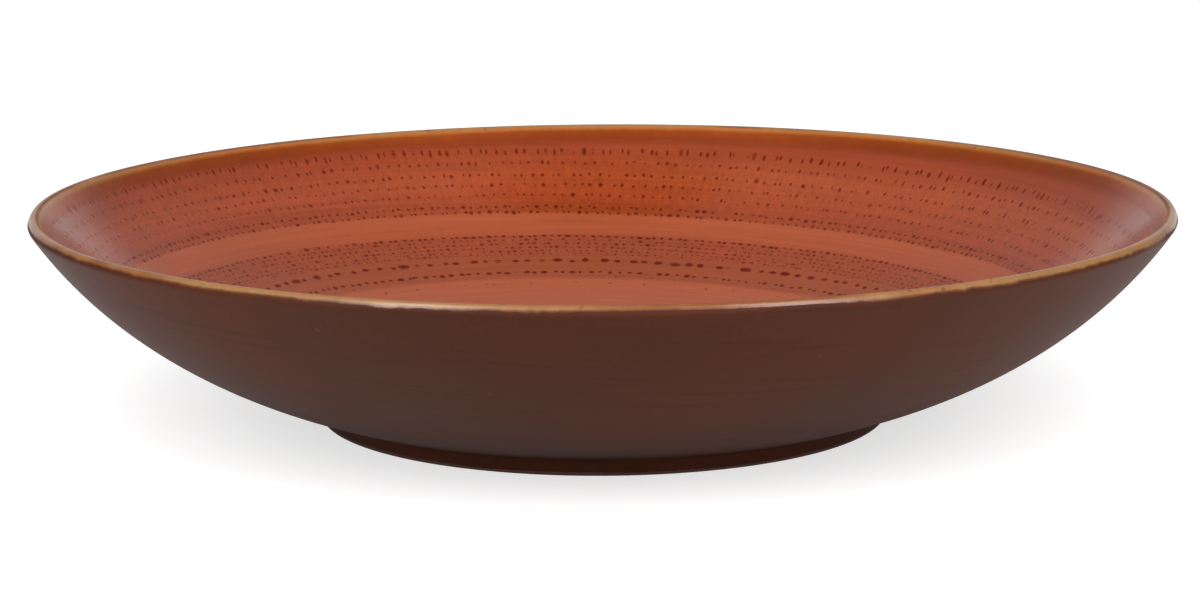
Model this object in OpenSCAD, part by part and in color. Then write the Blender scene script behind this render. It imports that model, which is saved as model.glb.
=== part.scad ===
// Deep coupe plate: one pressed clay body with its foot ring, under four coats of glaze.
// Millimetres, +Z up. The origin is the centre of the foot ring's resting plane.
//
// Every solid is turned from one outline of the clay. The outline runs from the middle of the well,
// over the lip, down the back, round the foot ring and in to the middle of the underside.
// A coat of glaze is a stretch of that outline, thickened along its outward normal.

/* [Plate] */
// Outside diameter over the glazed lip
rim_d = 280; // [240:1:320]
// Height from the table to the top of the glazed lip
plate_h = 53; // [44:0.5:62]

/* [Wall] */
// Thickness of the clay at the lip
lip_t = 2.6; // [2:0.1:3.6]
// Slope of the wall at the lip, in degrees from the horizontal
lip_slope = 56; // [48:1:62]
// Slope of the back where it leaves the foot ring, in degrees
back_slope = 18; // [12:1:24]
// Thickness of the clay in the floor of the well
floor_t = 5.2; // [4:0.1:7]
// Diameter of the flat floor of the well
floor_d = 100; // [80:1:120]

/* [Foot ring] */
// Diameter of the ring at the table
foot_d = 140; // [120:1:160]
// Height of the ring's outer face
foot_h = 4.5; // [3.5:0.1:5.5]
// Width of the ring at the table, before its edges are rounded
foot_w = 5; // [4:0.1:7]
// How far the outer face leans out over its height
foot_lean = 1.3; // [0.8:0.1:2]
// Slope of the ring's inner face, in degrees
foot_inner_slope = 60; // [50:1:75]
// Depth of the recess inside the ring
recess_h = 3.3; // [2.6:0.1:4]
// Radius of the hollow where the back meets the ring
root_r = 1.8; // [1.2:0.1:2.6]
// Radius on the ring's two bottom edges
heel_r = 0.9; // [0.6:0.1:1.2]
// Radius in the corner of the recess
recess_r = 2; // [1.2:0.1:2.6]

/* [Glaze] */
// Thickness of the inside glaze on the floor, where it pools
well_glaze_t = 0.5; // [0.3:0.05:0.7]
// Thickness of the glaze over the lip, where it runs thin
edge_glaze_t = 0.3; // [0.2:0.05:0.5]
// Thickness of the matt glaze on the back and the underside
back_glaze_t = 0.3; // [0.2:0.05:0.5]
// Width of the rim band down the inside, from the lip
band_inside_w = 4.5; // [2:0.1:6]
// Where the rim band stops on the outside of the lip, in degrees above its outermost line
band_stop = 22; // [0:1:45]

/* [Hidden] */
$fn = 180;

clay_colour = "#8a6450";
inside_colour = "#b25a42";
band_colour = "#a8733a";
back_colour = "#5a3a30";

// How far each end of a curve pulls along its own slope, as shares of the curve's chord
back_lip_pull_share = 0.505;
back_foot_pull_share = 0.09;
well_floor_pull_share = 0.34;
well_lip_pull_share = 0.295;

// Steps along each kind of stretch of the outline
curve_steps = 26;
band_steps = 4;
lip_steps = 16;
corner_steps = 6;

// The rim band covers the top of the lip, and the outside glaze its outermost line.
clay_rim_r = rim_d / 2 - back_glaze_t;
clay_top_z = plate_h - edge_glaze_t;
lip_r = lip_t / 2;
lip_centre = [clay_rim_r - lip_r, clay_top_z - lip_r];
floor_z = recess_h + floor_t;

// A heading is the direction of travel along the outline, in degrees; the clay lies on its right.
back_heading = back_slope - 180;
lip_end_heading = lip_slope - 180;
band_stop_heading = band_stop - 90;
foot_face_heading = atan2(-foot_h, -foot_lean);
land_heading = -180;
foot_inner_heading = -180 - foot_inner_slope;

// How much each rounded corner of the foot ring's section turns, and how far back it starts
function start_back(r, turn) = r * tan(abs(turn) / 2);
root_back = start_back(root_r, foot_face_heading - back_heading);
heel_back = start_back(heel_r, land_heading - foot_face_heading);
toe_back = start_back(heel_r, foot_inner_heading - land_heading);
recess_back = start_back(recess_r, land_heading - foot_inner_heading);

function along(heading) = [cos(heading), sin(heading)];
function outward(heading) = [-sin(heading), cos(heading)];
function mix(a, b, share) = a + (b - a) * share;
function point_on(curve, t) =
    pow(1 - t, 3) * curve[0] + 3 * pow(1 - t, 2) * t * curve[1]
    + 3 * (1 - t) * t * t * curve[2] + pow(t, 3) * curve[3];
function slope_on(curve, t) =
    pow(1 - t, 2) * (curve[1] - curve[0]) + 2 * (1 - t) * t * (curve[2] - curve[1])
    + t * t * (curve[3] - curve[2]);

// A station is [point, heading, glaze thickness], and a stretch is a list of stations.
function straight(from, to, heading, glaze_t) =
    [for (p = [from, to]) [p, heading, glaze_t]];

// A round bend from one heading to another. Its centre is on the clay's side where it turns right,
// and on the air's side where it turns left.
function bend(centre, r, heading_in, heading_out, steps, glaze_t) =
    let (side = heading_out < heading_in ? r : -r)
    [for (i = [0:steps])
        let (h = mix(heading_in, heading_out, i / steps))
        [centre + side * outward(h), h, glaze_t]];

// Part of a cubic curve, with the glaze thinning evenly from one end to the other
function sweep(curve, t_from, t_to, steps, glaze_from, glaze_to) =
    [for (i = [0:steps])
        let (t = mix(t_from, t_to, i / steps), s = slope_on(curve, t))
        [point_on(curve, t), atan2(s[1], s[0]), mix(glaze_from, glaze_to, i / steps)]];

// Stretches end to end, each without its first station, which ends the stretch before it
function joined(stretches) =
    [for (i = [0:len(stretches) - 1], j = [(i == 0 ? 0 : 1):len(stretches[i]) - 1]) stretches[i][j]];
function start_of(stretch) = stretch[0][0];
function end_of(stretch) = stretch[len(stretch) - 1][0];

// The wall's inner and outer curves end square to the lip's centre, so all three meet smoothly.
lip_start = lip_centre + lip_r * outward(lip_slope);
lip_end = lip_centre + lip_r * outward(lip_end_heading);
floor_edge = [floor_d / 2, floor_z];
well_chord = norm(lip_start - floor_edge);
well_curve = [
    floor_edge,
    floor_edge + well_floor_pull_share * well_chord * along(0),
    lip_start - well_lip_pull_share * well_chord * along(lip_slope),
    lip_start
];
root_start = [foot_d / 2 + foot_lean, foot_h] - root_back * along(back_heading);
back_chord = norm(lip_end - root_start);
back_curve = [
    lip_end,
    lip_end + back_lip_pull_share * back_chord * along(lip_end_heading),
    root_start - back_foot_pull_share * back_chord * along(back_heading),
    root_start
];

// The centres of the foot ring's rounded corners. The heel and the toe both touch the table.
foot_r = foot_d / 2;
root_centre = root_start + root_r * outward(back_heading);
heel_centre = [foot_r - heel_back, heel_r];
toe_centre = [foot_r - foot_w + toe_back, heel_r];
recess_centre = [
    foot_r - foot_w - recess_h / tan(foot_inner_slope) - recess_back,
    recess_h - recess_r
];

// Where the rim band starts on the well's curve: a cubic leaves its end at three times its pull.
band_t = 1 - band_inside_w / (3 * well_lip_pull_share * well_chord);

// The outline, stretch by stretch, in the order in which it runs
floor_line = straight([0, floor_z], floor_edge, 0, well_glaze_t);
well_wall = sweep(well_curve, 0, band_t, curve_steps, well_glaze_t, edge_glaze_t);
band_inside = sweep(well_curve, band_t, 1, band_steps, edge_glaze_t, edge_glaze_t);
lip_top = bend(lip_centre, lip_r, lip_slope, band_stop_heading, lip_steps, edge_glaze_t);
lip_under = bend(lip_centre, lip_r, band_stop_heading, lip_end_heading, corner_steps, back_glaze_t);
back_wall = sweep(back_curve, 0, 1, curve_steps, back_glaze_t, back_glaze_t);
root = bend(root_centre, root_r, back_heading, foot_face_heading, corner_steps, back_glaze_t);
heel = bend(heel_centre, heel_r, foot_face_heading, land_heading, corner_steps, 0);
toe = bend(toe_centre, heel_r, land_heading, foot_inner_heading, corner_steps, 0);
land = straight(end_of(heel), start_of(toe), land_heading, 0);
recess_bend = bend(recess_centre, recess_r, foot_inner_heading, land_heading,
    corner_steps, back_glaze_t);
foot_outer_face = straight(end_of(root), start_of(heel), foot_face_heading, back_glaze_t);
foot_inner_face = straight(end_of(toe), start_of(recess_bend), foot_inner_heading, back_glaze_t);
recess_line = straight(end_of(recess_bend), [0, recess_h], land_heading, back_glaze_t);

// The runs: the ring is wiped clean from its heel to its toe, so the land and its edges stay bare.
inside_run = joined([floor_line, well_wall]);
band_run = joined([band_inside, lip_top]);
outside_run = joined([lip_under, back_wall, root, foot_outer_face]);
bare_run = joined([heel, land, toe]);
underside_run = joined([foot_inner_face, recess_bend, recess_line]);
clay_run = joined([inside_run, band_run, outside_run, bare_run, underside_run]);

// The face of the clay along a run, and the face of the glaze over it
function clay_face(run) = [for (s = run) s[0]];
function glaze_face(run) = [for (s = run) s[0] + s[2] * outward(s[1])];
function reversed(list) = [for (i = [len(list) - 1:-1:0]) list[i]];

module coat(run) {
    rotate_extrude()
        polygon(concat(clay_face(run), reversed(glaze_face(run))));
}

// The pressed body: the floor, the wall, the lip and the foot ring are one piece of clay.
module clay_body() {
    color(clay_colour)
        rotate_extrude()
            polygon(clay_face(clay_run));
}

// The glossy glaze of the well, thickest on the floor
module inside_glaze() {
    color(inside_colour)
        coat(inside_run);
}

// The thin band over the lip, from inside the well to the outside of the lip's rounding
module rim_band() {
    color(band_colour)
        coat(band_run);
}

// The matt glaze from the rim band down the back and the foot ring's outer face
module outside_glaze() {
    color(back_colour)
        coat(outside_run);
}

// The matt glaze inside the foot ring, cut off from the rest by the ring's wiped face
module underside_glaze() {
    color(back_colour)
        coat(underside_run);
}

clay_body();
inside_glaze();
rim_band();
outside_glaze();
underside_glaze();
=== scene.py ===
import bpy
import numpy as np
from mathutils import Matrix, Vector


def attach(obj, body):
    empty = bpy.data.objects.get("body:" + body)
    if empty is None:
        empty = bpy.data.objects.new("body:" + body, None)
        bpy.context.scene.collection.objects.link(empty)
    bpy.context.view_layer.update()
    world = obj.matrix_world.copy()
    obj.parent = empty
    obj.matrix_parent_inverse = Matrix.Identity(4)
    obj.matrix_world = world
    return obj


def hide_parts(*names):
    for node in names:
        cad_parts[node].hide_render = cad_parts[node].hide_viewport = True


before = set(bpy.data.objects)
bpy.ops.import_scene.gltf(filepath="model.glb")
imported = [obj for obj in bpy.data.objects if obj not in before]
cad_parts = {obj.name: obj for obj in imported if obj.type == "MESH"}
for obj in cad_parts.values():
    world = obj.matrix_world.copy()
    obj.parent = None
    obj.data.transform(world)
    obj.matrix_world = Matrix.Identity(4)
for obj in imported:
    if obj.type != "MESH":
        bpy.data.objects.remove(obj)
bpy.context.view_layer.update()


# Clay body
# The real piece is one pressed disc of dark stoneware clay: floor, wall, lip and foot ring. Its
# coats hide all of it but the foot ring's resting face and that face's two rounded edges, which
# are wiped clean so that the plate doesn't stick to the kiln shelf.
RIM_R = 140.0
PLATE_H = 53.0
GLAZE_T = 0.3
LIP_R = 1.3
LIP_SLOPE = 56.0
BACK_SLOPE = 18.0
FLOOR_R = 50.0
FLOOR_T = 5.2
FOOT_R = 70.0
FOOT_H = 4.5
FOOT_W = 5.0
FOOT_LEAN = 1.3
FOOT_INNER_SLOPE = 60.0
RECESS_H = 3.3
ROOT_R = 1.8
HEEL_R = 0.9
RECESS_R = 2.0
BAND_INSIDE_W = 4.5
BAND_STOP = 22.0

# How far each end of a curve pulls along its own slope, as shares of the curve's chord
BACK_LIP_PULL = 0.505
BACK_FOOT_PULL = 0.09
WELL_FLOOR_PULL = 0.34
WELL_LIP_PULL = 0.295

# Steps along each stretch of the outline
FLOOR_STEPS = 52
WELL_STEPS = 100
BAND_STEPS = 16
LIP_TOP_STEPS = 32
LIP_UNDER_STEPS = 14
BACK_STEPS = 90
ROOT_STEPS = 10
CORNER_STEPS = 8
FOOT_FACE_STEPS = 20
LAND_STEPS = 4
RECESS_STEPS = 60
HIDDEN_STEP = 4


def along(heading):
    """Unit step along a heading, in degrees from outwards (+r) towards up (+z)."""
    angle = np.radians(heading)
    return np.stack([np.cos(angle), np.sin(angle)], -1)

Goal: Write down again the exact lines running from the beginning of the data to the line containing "its outward normal.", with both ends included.

Task output:
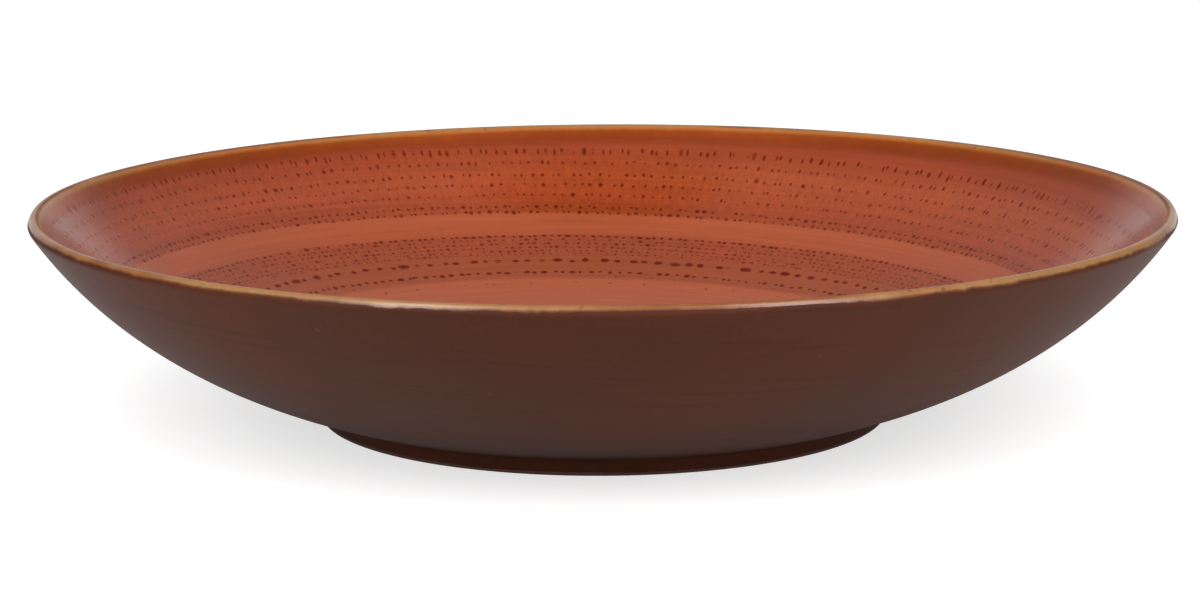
Model this object in OpenSCAD, part by part and in color. Then write the Blender scene script behind this render. It imports that model, which is saved as model.glb.
=== part.scad ===
// Deep coupe plate: one pressed clay body with its foot ring, under four coats of glaze.
// Millimetres, +Z up. The origin is the centre of the foot ring's resting plane.
//
// Every solid is turned from one outline of the clay. The outline runs from the middle of the well,
// over the lip, down the back, round the foot ring and in to the middle of the underside.
// A coat of glaze is a stretch of that outline, thickened along its outward normal.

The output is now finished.